To the fullest extent possible the list should be designed to strike at those areas of Soviet strength which are most dependent upon imports.

It is particularly important that a list of items whose export should be prohibited for security reasons have reference solely to the effect on the Soviet economy and include no items whose export should be prohibited because of a short supply situation in the United States, or because the items are needed in Western Europe. The control of exports of short supply items and the channeling of scarce goods to “participating” countries are measures for maintaining and increasing our own strength which are vital, but should continue to be handled as entirely separate programs. Controls for this purpose create few, if any, problems of treaty violations, and they place no added burden on East-West trade.

[Page 554]

With a revised and shortened list, following the principles outlined above, it should be possible to maintain a reasonable flow of goods to Eastern Europe and thus postpone the problem of specific intergovernmental quid pro quo bargaining.

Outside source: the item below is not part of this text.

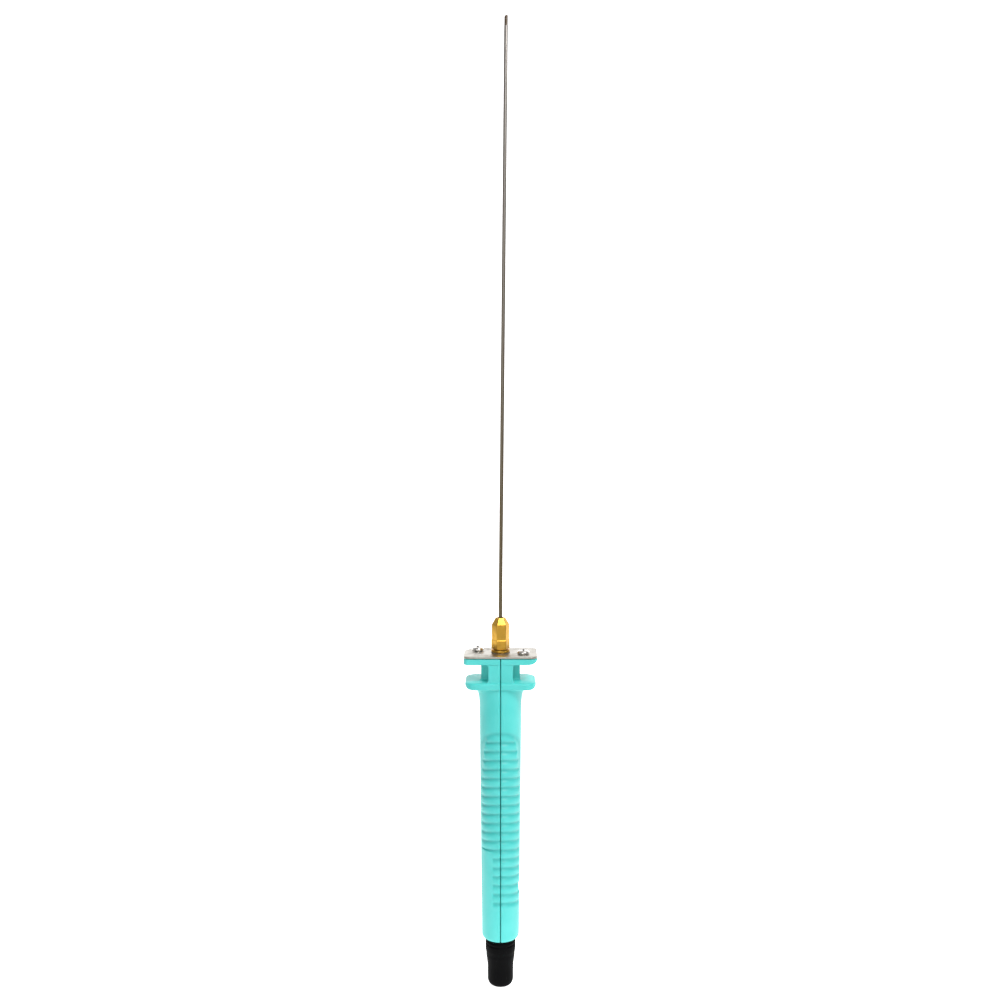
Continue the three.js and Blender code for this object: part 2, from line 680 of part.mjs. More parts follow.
// ---------------------------------------------------------------- boot
const notchZ = (index) => rimZ - bootNotchDrop - index * bootNotchPitch;
const bootNotches = [1, 0].flatMap((index) => [
  [bootTopRadius, notchZ(index) - bootNotch], [bootTopRadius - bootNotch, notchZ(index)],
  [bootTopRadius, notchZ(index) + bootNotch],
]);
const bootShoulderZ = rimZ - gap;
const bootWaistZ = bootMouth - bootWaistDrop;
const bootFullZ = notchZ(1) - bootNotchPitch / 2;
addPiece("inlet_boot", turned([
  [bootWaistRadius - bootEndRound, 0],
  ...arcPoints([bootWaistRadius - bootEndRound, bootEndRound], bootEndRound, -60, 0, 2),
  [bootWaistRadius, bootWaistZ],
  [THREE.MathUtils.lerp(bootWaistRadius, bootTopRadius, bootTaperShare), (bootWaistZ + bootFullZ) / 2],
  [bootTopRadius, bootFullZ],
  ...bootNotches,
  [bootTopRadius, bootShoulderZ], [bootNeckRadius, bootShoulderZ],
  [bootNeckRadius, bootFlangeFootZ], [bootFlangeRadius, bootFlangeFootZ], [bootFlangeRadius, bootTopZ],
  [bootInner, bootTopZ], [bootInner, bootMouth], [bootBore, bootMouth], [bootBore, 0],
], roundSides), "rubber");

// ---------------------------------------------------------------- power jack
const pinHole = jackPinTailRadius + gap;
const tabSlot = block(
  [sleeveInner - gap, -tabHalfWidth - gap, jackFloorZ - tabSlotRelief],
  [sleeveOuter + gap, tabHalfWidth + gap, jackBackZ + overrun]);
addPiece("power_jack_body", turned([
  [jackBore, jackFrontZ], [jackRadius, jackFrontZ], [jackRadius, jackFlangeFootZ],
  [bootFlangeRadius, jackFlangeFootZ], [bootFlangeRadius, jackFlangeTopZ], [jackRadius, jackFlangeTopZ],
  [jackRadius, jackBackZ], [pinHole, jackBackZ], [pinHole, jackFloorZ], [jackBore, jackFloorZ],
]).subtract(tabSlot), "blackPlastic");

const sleeveTab = block(
  [sleeveInner + tabInset.inner, -tabHalfWidth, jackFloorZ - tabRoot],
  [sleeveOuter - tabInset.outer, tabHalfWidth, terminalTopZ]);
addPiece("jack_sleeve_contact", sleeve(
  sleeveOuter, sleeveInner, jackFrontZ + sleeveSetback, jackFloorZ - gap).add(sleeveTab), "steel");
addPiece("jack_centre_pin", turned([
  [0, jackPinFrontZ], [jackPinRadius * jackPinNose.share, jackPinFrontZ],
  [jackPinRadius, jackPinFrontZ + jackPinNose.length], [jackPinRadius, jackFloorZ - gap],
  [jackPinTailRadius, jackFloorZ - gap], [jackPinTailRadius, terminalTopZ], [0, terminalTopZ],
], 20), "brass");

// ---------------------------------------------------------------- leads
/** A lead by way of some points inside the handle, leaving both ends upright. */
function lead(points) {
  const stub = new THREE.Vector3(0, 0, leadStub);
  const route = points.map((point) => new THREE.Vector3(...point));
  route.splice(1, 0, route[0].clone().add(stub));
  route.splice(-1, 0, route.at(-1).clone().sub(stub));
  return alongCurve(new THREE.CatmullRomCurve3(route), leadRadius, 0, 28, 4);
}

const leadFootZ = terminalTopZ + gap;
const liveTopZ = socketFootZ - gap;
addPiece("live_lead", lead([
  [0, 0, leadFootZ], [0, -leadOffset, handleScrewZ - leadPastBoss.below],
  [0, -leadOffset, handleScrewZ + leadPastBoss.above], [0, -leadOffset, liveTopZ - liveLeadBend], [0, 0, liveTopZ],
]), "redInsulation");

const tabX = (sleeveInner + sleeveOuter) / 2;
const locknutFlat = locknutCornerRadius * Math.cos(Math.PI / 6);
const returnLeadTopOffset = (locknutFlat + headCavityRadius) / 2;
addPiece("return_lead", lead([
  [tabX, 0, leadFootZ], [0, leadOffset, handleScrewZ - leadPastBoss.below],
  [0, leadOffset, handleScrewZ + leadPastBoss.above], [0, leadOffset, holderFootZ - leadPastHolder.below],
  [0, leadOffset, holderTopZ + leadPastHolder.above],
  [0, returnLeadTopOffset, locknutFootZ - leadPastLocknut],
  [0, returnLeadTopOffset, tagFootZ - gap],
]), "blackInsulation");

export default pen;
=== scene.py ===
"""A hot-wire foam cutting pen: two-half moulded handle, steel face plate, brass collet, long
heated needle and a rubber boot round the power inlet.

Each sub-assembly is a class that builds and dresses its own meshes. Sizes are in millimetres and
follow the frame's boxes where a box gives them. The pen stands along +Z, its ribbed front is -Y.
"""

import logging
import math
from dataclasses import dataclass
from dataclasses import field
from enum import Enum
from typing import Iterable
from typing import Sequence

import bmesh
import bpy
import numpy as np
from mathutils import Matrix
from mathutils import Vector


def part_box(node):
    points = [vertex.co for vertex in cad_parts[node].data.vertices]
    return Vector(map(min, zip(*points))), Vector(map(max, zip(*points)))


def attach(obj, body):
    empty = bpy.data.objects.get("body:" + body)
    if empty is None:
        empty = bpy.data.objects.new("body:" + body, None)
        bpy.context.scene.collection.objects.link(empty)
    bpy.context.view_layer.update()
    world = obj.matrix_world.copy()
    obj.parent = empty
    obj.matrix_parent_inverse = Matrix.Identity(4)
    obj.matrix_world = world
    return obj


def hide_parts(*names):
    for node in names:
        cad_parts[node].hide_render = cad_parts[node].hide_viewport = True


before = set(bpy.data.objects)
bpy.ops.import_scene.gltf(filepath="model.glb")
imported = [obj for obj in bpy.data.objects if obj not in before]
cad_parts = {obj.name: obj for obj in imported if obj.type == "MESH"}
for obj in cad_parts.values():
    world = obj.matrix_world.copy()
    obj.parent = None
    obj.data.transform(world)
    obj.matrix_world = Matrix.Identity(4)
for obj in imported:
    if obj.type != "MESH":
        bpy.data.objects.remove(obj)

log = logging.getLogger("pen")

MM = 0.001
GAP = 0.3
Point = tuple[float, float]
Triple = tuple[float, float, float]


class Body(Enum):
    """The bodies that the pieces ride on."""

    HANDLE = "handle"
    NUT = "nut"
    NEEDLE = "needle"


class Axis(Enum):
    """The way a round piece's axis points."""

    UP = "z"
    RIGHT = "x"


class Half(Enum):
    """The two halves of the handle, by the sign of X."""

    LEFT = -1
    RIGHT = 1


@dataclass(frozen=True)
class Span:
    """A CAD node's box, in millimetres."""

    low: Vector
    high: Vector

    @classmethod
    def of(cls, node: str) -> "Span":
        """Reads a node's box from the frame."""
        low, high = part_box(node)
        return cls(low / MM, high / MM)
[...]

From the standpoint of the need of the Economic Cooperation Administration, a revised, shortened list of prohibited items should be prepared promptly. This is a sufficiently important task to justify the immediate attention of the Advisory Committee during the coming weeks.

  1. Supra.
  2. This memorandum incorporates the substance of a draft letter from the Secretary of State to the Secretary of Commerce, dated June 24, 1948, not printed, presumably intended to reply to Secretary Sawyer’s letter of May 20, p. 544 (661.119/6–1948).
  3. The summary under reference here is not printed. It contained the following introductory paragraph:

    “The United States, through the existence of the ‘R’ procedure of export control, is formally violating a number of commitments undertaken in treaties and executive agreements with Eastern European countries, and in particular is in effect violating such agreements by the manner in which the export control system is being operated to discriminate against these countries, on security grounds. The problem is to decide what course of action the State Department should pursue under the circumstances.”

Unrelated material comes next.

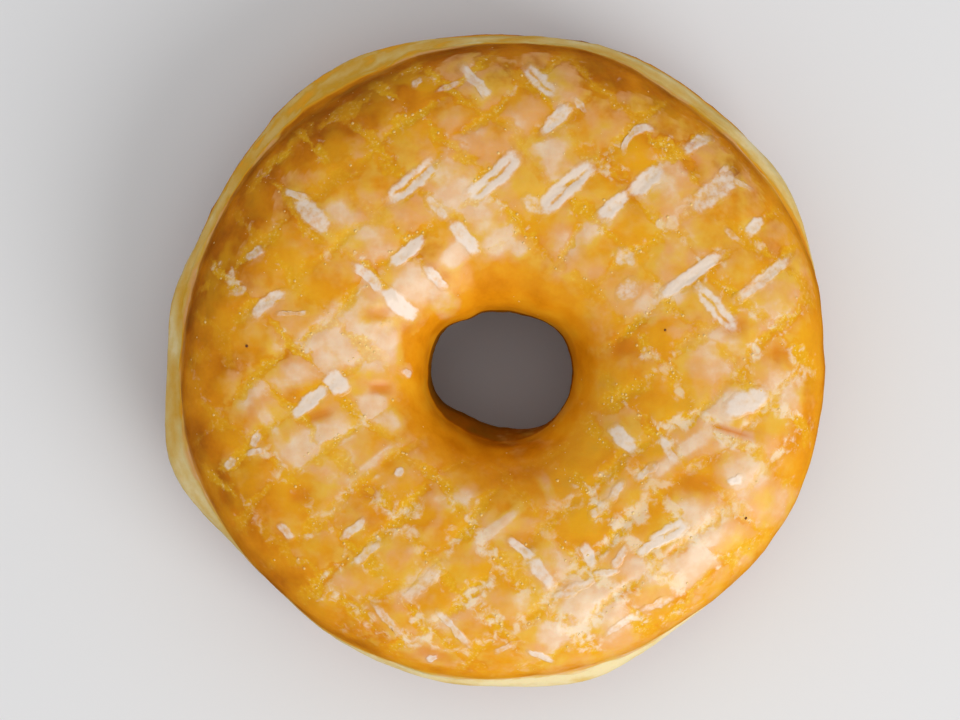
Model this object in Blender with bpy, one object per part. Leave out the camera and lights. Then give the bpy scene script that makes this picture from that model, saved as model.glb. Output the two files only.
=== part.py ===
"""Yeast raised ring doughnut, one solid of fried dough, resting on its flattened underside.

The ring starts as a torus whose vertices are moved to the real section: a domed upper crust, a paler
belt round the middle where the dough was never under the oil, and a lower crust that flattens where it
rests. Each level has its own outline, outside and in the hole, because the dough swelled unevenly.
Units are metres and degrees. The origin is the middle of the underside, +Z up.
"""
import math

import bpy

# Driving sizes of the ring
RING_NAME = "doughnut"
RING_STEPS = 96
BELT_STEPS = 6
DOME_STEPS = 16
SECTION_STEPS = 2 * (BELT_STEPS + DOME_STEPS)

BELT_MIDDLE = 0.0165    # height where the belt swells most
BELT_HALF = 0.0050      # from there to the edge of either crust
UPPER_DOME = 0.0125     # rise of the upper crust above the belt
LOWER_DOME = 0.0125     # drop of the lower crust, more than it has room for, so that it lies flat
ROUNDNESS = 2.25        # exponent of the section's curve: 2 is an ellipse, more is squarer
TOP_WAVES = [(2, 100.0, 0.0003), (3, 20.0, 0.0003)]   # waves round the ring, first crest, height

# Outlines at three levels: centre, mean radius, and lobes as (direction, half-width, height)
UPPER_CENTRE = (0.0007, -0.0004)
UPPER_RADIUS = 0.0496
UPPER_LOBES = [(17.0, 14.0, 0.0005), (55.0, 10.0, -0.0008), (72.0, 12.0, 0.0004), (124.0, 9.0, -0.0009),
               (195.0, 20.0, 0.0012), (238.0, 20.0, 0.0006), (278.0, 12.0, -0.0004),
               (306.0, 16.0, -0.0004), (338.0, 18.0, 0.0007)]
BELT_RADIUS = 0.0504
BELT_LOBES = [(34.0, 16.0, 0.0022), (70.0, 22.0, 0.0016), (117.0, 18.0, 0.0030), (142.0, 17.0, 0.0014),
              (172.0, 13.0, 0.0026), (197.0, 13.0, 0.0048), (252.0, 24.0, 0.0008),
              (285.0, 12.0, 0.0014), (312.0, 14.0, -0.0008)]
LOWER_RADIUS = 0.0506
LOWER_LOBES = [(62.0, 26.0, 0.0022), (121.0, 25.0, 0.0035), (190.0, 28.0, 0.0032),
               (335.0, 50.0, -0.0014)]

# The same three levels inside the hole; a lobe below zero is dough that swells into the hole
HOLE_CENTRE = (0.0003, -0.0020)
UPPER_HOLE = 0.0109
UPPER_HOLE_LOBES = [(56.0, 24.0, -0.0012), (95.0, 24.0, -0.0012), (128.0, 15.0, -0.0010),
                    (160.0, 20.0, 0.0006), (205.0, 28.0, 0.0008), (270.0, 24.0, -0.0002)]
BELT_HOLE = 0.0112
BELT_HOLE_LOBES = [(58.0, 24.0, -0.0013), (96.0, 24.0, -0.0014), (128.0, 16.0, -0.0011),
                   (243.0, 26.0, -0.0026), (278.0, 24.0, -0.0020)]
LOWER_HOLE = 0.0118
LOWER_HOLE_LOBES = [(90.0, 40.0, -0.0010), (255.0, 40.0, -0.0014)]

# Finish of the fried crust
CRUST_COLOUR = (0.56, 0.25, 0.045, 1.0)
CRUST_ROUGHNESS = 0.45


def clear_scene():
    for thing in list(bpy.data.objects):
        bpy.data.objects.remove(thing, do_unlink=True)


def lobe_sum(direction, lobes):
    """How far an outline swells or sinks at a direction, in metres."""
    total = 0.0
    for centre, half_width, height in lobes:
        away = (direction - centre + 180.0) % 360.0 - 180.0
        total += height * math.exp(-((away / half_width) ** 2))
    return total


def reach(turn, centre, radius, lobes):
    """Distance from the ring's axis to an outline, along the direction turn."""
    direction = math.degrees(turn)
    along = centre[0] * math.cos(turn) + centre[1] * math.sin(turn)
    return radius + lobe_sum(direction, lobes) + along


def smooth_step(low, high, value):
    share = min(max((value - low) / (high - low), 0.0), 1.0)
    return share * share * (3.0 - 2.0 * share)


def outline_at(turn, height, centre, upper, belt, lower):
    """An outline's distance at a height: a crust's own, or between the crusts the belt's round swell."""
    share = min(max((height - BELT_MIDDLE) / BELT_HALF, -1.0), 1.0)
    low = reach(turn, centre, *lower)
    high = reach(turn, centre, *upper)
    crust = low + smooth_step(-1.0, 1.0, share) * (high - low)
    swell = 1.0 - share * share
    return crust + swell * (reach(turn, centre, *belt) - crust)


def rounded(value):
    """One coordinate of the section's squared-off quarter curve, from a sine or a cosine."""
    return math.copysign(abs(value) ** (2.0 / ROUNDNESS), value)


def section_point(step):
    """Side, from 1 outside to -1 in the hole, and height of one vertex of the section."""
    half_belt = BELT_STEPS / 2
    half_turn = BELT_STEPS + DOME_STEPS
    belt_rise = BELT_HALF / half_belt
    if step > SECTION_STEPS - half_belt:
        step -= SECTION_STEPS
    if step <= half_belt:
        return 1.0, BELT_MIDDLE + step * belt_rise
    if step < half_belt + DOME_STEPS:
        angle = math.pi * (step - half_belt) / DOME_STEPS
        return rounded(math.cos(angle)), BELT_MIDDLE + BELT_HALF + UPPER_DOME * rounded(math.sin(angle))
    if step <= half_turn + half_belt:
        return -1.0, BELT_MIDDLE - (step - half_turn) * belt_rise
    angle = math.pi * (step - half_turn - half_belt) / DOME_STEPS
    return -rounded(math.cos(angle)), BELT_MIDDLE - BELT_HALF - LOWER_DOME * rounded(math.sin(angle))


def top_wave(turn, height):
    """The upper crust rises and falls a little round the ring."""
    upper_edge = BELT_MIDDLE + BELT_HALF
    share = smooth_step(upper_edge, upper_edge + UPPER_DOME, height)
    wave = sum(rise * math.cos(count * (turn - math.radians(crest))) for count, crest, rise in TOP_WAVES)
    return share * wave


def shaped(turn, step):
    """Place of the vertex at one step of the section and one turn of the ring."""
    side, height = section_point(step)
    outer = outline_at(turn, height, UPPER_CENTRE, (UPPER_RADIUS, UPPER_LOBES),
                       (BELT_RADIUS, BELT_LOBES), (LOWER_RADIUS, LOWER_LOBES))
    inner = outline_at(turn, height, HOLE_CENTRE, (UPPER_HOLE, UPPER_HOLE_LOBES),
                       (BELT_HOLE, BELT_HOLE_LOBES), (LOWER_HOLE, LOWER_HOLE_LOBES))
    middle = (outer + inner) / 2
    distance = middle + side * (outer - inner) / 2
    rise = max(height + top_wave(turn, height), 0.0)
    return distance * math.cos(turn), distance * math.sin(turn), rise


def make_ring():
    """A torus with as many steps as the section needs, each vertex moved to its real place."""
    wide = UPPER_RADIUS
    thick = (UPPER_RADIUS - UPPER_HOLE) / 2
    bpy.ops.mesh.primitive_torus_add(major_segments=RING_STEPS, minor_segments=SECTION_STEPS,
                                     major_radius=wide - thick, minor_radius=thick)
    ring = bpy.context.object
    ring.name = RING_NAME
    ring.data.name = RING_NAME
    for vertex in ring.data.vertices:
        x, y, z = vertex.co
        turn = math.atan2(y, x)
        around = math.atan2(z, math.hypot(x, y) - (wide - thick)) % math.tau
        step = round(around / math.tau * SECTION_STEPS) % SECTION_STEPS
        vertex.co = shaped(turn, step)
    return ring


def stand_on_origin(ring):
    """Move the mesh so that the middle of its underside is the origin."""
    points = [vertex.co.copy() for vertex in ring.data.vertices]
    shift = [(min(p[axis] for p in points) + max(p[axis] for p in points)) / 2 for axis in (0, 1)]
    floor = min(p.z for p in points)
    for vertex in ring.data.vertices:
        vertex.co.x -= shift[0]
        vertex.co.y -= shift[1]
        vertex.co.z -= floor


def fried_crust():
    """Golden brown fried dough."""
    material = bpy.data.materials.new("fried_crust")
    material.use_nodes = True
    shader = material.node_tree.nodes["Principled BSDF"]
    shader.inputs["Base Color"].default_value = CRUST_COLOUR
    shader.inputs["Roughness"].default_value = CRUST_ROUGHNESS
    shader.inputs["Metallic"].default_value = 0.0
    return material


def main():
    clear_scene()
    parts = bpy.data.collections.new("yeast_raised_doughnut")
    bpy.context.scene.collection.children.link(parts)
    ring = make_ring()
    stand_on_origin(ring)
    ring.data.materials.append(fried_crust())
    ring.data.shade_smooth()
    for collection in list(ring.users_collection):
        collection.objects.unlink(ring)
    parts.objects.link(ring)


main()
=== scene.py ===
import math
import random

import bpy
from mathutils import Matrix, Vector, kdtree, noise
from mathutils.bvhtree import BVHTree


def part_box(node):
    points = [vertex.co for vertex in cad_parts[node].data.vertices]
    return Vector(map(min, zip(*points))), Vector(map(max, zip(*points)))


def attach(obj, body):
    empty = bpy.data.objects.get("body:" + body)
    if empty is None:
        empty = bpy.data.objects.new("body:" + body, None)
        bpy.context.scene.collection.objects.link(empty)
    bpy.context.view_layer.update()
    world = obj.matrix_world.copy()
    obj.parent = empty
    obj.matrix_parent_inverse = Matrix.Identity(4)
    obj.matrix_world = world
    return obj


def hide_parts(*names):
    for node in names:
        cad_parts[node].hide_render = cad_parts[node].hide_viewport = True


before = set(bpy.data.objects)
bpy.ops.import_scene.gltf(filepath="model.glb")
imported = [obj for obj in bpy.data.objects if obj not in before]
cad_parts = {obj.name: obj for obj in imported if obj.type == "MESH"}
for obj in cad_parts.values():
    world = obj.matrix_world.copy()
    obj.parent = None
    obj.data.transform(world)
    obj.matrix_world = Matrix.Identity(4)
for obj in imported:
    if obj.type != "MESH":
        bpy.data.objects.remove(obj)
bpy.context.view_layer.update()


# --- The ring of dough ----------------------------------------------------------------------------
# Yeast dough, fried on one side and then turned: two golden crusts and, between them, a pale belt
# that never lay in the oil. The lower crust is dry and finely blistered, the belt soft and matte.
MM = 0.001
HOLE_RADIUS = 10.8 * MM     # middling radius of the hole, for the torus that the meshes start from
UPPER_EDGE = 21.4 * MM      # where the upper crust meets the belt
LOWER_EDGE = 11.6 * MM      # and the lower crust
# The browner side faces away from the window: its extra brown is partly the crust's own and partly painted
# shade.
BROWN_AND_SHADED_SIDE = math.radians(125)   # direction in which the ring is browner
BELT_BAKE, CRUST_BAKE, UNDER_BAKE = 0.105, 0.50, 0.78   # how brown the belt and the two crusts are
BROWN_PLACE, BROWN_REACH = (1 * MM, -15 * MM), 8 * MM   # a browner place beside the hole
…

    The summary listed the following agreements and treaties containing provisions, generally about most-favored-nation treatment, currently being violated by the United States: 1. Treaty of Friendship, Commerce and Navigation with Poland, signed 1931, 2. Treaty of Friendship, Commerce and Consular Rights with Finland of 1934, and a Reciprocal Trade Agreement with Finland of 1936, 3. Treaty of Friendship, Commerce, and Consular Rights with Hungary of 1925, 4. Treaty of Commerce with Serbia of 1881, currently in effect with Yugoslavia, 5. General Agreement on Tariffs and Trade currently in force between the United States and Czechoslovakia, 6. Provisional Commercial Agreement with Romania of 1930, reinstated in March 1948, 7. Commercial Agreement with the U.S.S.R. of 1937.